«...Как вдруг, словно ветром огромную тучу, нанесло с высей сероватые хлопья. Кружась, они медленно падали повсюду невдалеке, и по мере того как они покачивались все ниже и ниже, становилось видно, что это широкое пространство сов мягко опускается на темную землю. Частью живые, частью остекленевшие округлые птицы прикасались к мостовой в самых разных положениях тела — иные скреблись ногами о неподатливый смолистый грунт, иные ложились на бок, не переставая смотреть разумно вперед параллельными зрачками, а третьи, тоже не теряя осмысленного взора, поднимались на темя головы и так стояли, чуть покачиваясь, оперенными ваньками-встаньками...»
Именно в этом эпизоде диалоги персонажей материализуются, и речь начинает преобладать над романной реальностью. Иррациональное событие, родившееся из случайного каламбура, переворачивает привычный мир с ног на голову. «Роману моему пришел конец, — пишет Волохонский в послесловии. — Хотя с его героем Романом Владимировичем Рыжовым на протяжении действия случилось мало чего особенного, у читателя не должно возникать чувств, будто автор его надул, подсунул не то, что обещал раньше, поиздевался и бросил на полдороге. Покойникам вообще не свойственно сильно меняться». Незаметный словесный сдвиг («чувств» вместо «чувства») показывает отношение автора к поверхностному, «импрессионистическому» восприятию искусства. Произведения Волохонского стимулируют медленное чтение и с каждым разом открываются новыми гранями перед «трудолюбивым и любопытным читателем», которому в своей преамбуле к примечаниям адресует издание И. Кукуй.
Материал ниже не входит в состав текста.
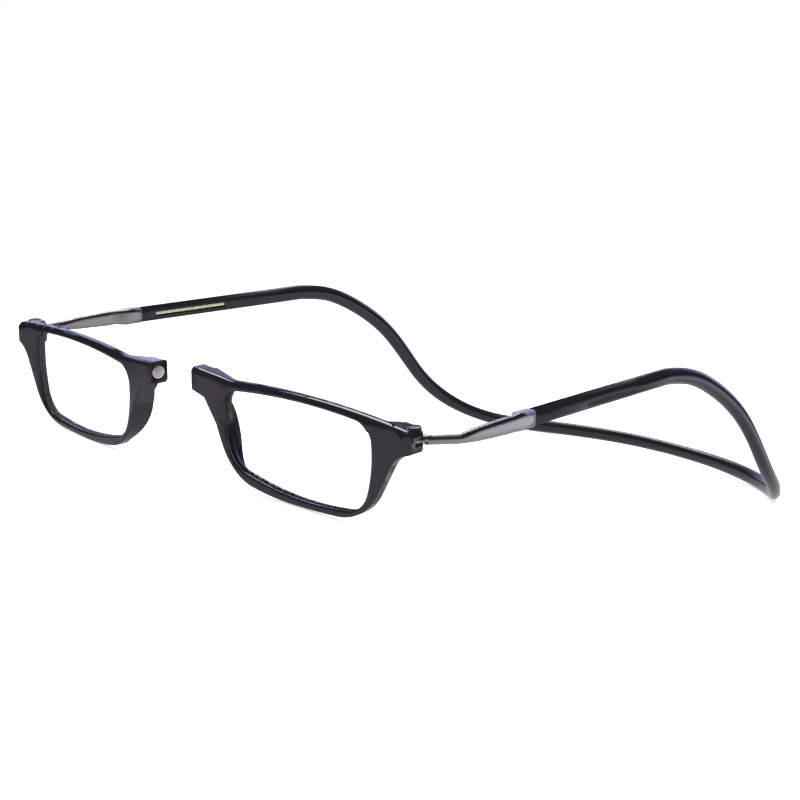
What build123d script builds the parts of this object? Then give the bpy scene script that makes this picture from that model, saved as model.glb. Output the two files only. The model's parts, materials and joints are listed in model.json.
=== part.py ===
from build123d import *
from math import atan2, cos, degrees, radians, sin
import os

# Magnetic bridge reading glasses, with the bridge open.
# Each piece is modelled level, as worn: X to the wearer's left, Y backwards, Z up, in millimetres.
# The zero level is the top of the endpieces at the hinge screws, and Y is zero on the hinge axes.
# The left piece of each pair is modelled, and the right one is its mirror image.
# At the end the whole object is pitched about X until the rims and the band stand on one plane.

# Places of the hinges and of the sleeves' mouths
bridge_gap = 9.2
mouth_spread = 1.9
mouth_back = 36.8
mouth_drop = 5.0
left_swing = 3.5
right_swing = 7.0

# Rim, seen from the front
front_distance = 4.5
rim_depth = 2.5
eye_width = 48.6
eye_height = 23.7
eye_start = 9.3
eye_top = 0.4
eye_upper_corner = 5.0
eye_nose_corner = 8.0
eye_temple_corner = 7.5
rim_top = 1.9
rim_bottom = 25.15
nose_lean = 20.0
top_bevel = 1.0
side_bevel = 0.3
eye_bevel = 0.4

# Bridge stub with its magnet
nose_width = 11.1
stub_top = 2.6
stub_bottom = 3.1
stub_depth = 5.0
stub_length = 4.4
stub_fall = 1.2
stub_ramp = 9.3
crease_height = 1.35
magnet_radius = 2.0
magnet_length = 2.5

# Nose pad
pad_depth = 5.8
pad_wall_inset = 0.5
pad_top = 4.5
pad_height = 16.4
pad_crown = 7.1
pad_top_depth = 3.5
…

Желание высшей гармонии и синтез различных историко-культурных пластов отразились не только в художественных произведениях Волохонского, но и в его переводах и переложениях, собранных в третьем томе издания. Диапазон интересов крайне обширен: Катулл, средневековая куртуазная литература, фрагменты древнекитайского «Каталога гор и морей»... Центральное место занимают здесь «Уэйк Финнеганов» Джойса или, вернее, опыт его «отрывочного переложения российскою азбукой», и извлечения из книги «Зогар», одного из центральных текстов средневековой каббалистической литературы.